Taylor’s sword-and-sorcery never seemed to break through as Bard failed to become a household title, likely due to bad timing. Bard appeared when sword-and-sorcery was still being published, but starting to tip into disrepute and commercial disfavor, shouldered aside and suffocated by Tolkien clones and high fantasy. Still, it was nominated for the Australian-based Ditmar award in 1982, for Best Long Fiction. The series soldiered on. Sequels were published in succession in 1984 (Bard II), 1986 (Bard III, for which Taylor won a Ditmar) and 1987 (Bard IV). The series concluded in 1991 with Bard V: Felimid’s Homecoming, with sword-and-sorcery largely vanished from the bookshelves, save for the odd title like Echoes of Valor. Taylor went on to write Arthuriana and other stories. And it seemed that was the end of the tale.

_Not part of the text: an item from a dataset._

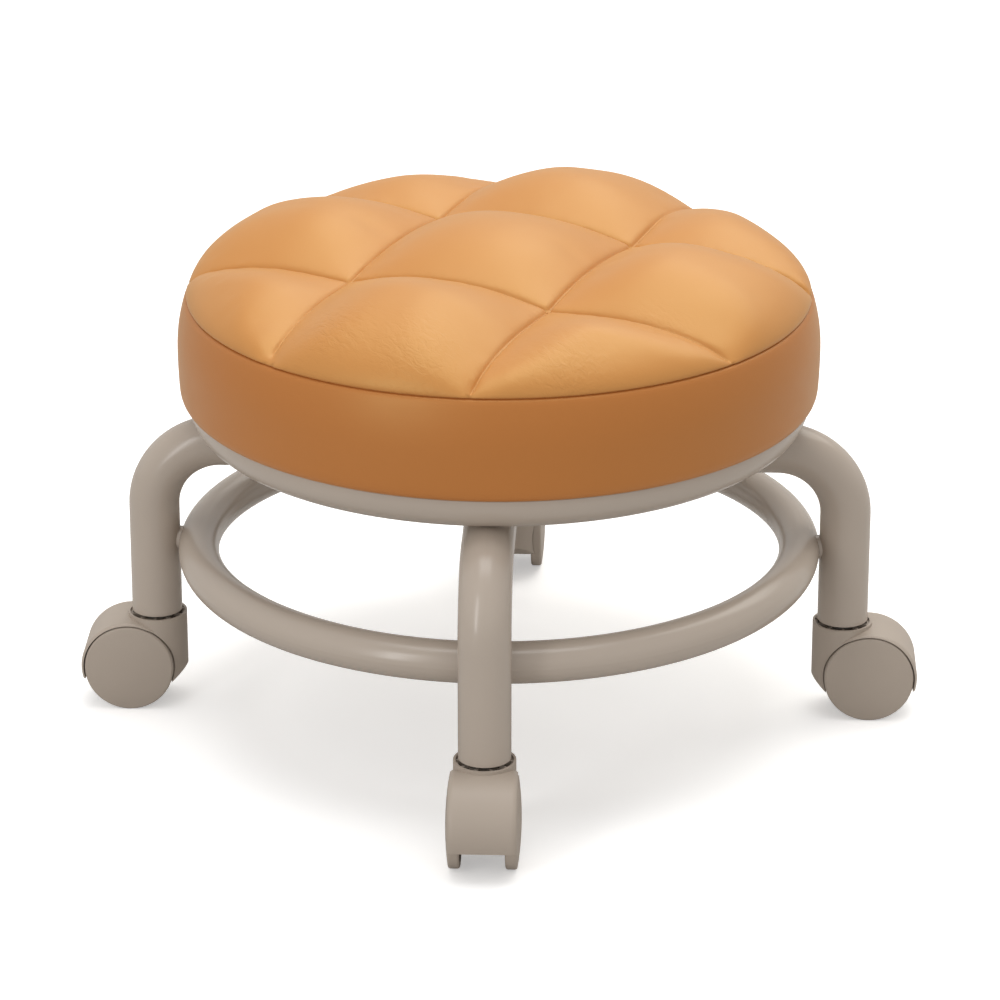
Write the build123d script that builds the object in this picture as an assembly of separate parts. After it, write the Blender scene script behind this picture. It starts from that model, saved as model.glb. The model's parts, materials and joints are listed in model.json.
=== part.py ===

Lately, enter DMR Books. DMR recently republished in the fine Renegade Swords II two stories featuring Felimid’s father, Fal the Reiver, which originally appeared in a later revival of Weird Tales in 1988. These two stories, in particular “The Unlawful Hunter,” are terrific sword-and-sorcery, very well written and wonderfully entertaining. Taylor turns a neat trick in his story of introducing a truly monstrous hag, who murders two of Fal’s friends after a botched cattle raid. Fal discovers that the hag does not operate according to commonly understood myth. “The legends were wrong,” Fal realizes. With this deft touch Taylor makes the monstrous and magical feel real in this tale of comeuppance and the end of youthful innocence.

Taylor, who has reportedly been battling a lengthy illness, recently reported on the blog of DMR books that he is currently working on a sixth Bard novel, which is great news indeed. And he has a new story, “Written in Lightning,” in the new sword-and-planet anthology The Lost Empire of Sol.

The Bard’s songs will remain, it seems.